What went wrong with the rollout

Apple’s ambitious overhaul of Siri has hit fresh delays after engineers and outside reporters flagged performance and accuracy problems. Bloomberg and other outlets report that work intended for the iOS 26.4 update will now be pushed into later updates because the new features are slow, produce unreliable responses in some contexts, and raise thorny data‑access questions.

Engineers have been trying to graft a much larger, Gemini‑style model into the local Apple ecosystem while keeping Siri responsive on-device and respectful of user privacy. The trade-offs are visible in two areas:

  • Latency and accuracy: New capabilities are reportedly producing slow responses and occasional factual errors, which undercuts the experience Apple wants for conversational assistance.
  • Data access and personalization: Apple appears to be wrestling with how much user data the upgraded assistant needs — and where that data lives — without violating the company’s privacy posture.

Why this matters now

For Apple the stakes are both product and strategic. The company has promoted “Apple Intelligence” across devices as a differentiator; slipping timelines weaken that message and cede an opening to competitors who are shipping advanced conversational assistants.
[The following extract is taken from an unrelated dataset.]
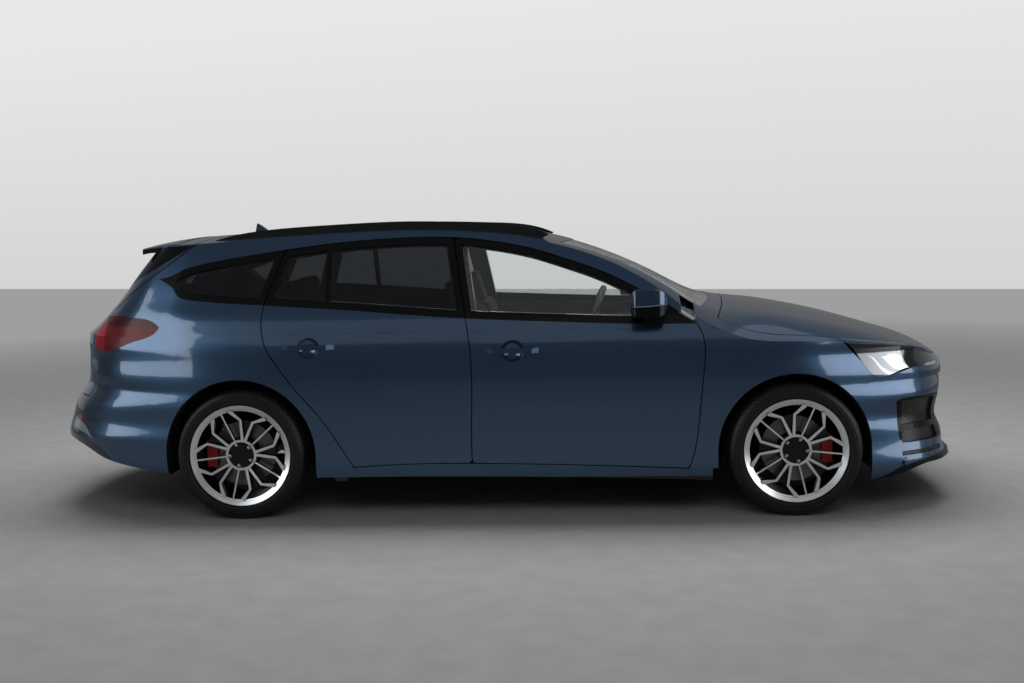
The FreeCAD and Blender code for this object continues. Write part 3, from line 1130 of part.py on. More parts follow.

Delays also affect the software cadence: features that were expected to arrive with the next point release will instead be staged across multiple future updates, which will stretch engineering and marketing plans.

What remains unclear

Reports say some personalized features have been deferred from the next point release to a later one, but the company has not published a detailed timeline for when the full set of new capabilities will be broadly available. It’s still unclear which specific features will ship first, how Apple will balance on‑device processing against cloud calls, and whether additional testing will change the final design. Apple will likely roll the upgrade out incrementally to manage quality and privacy risks.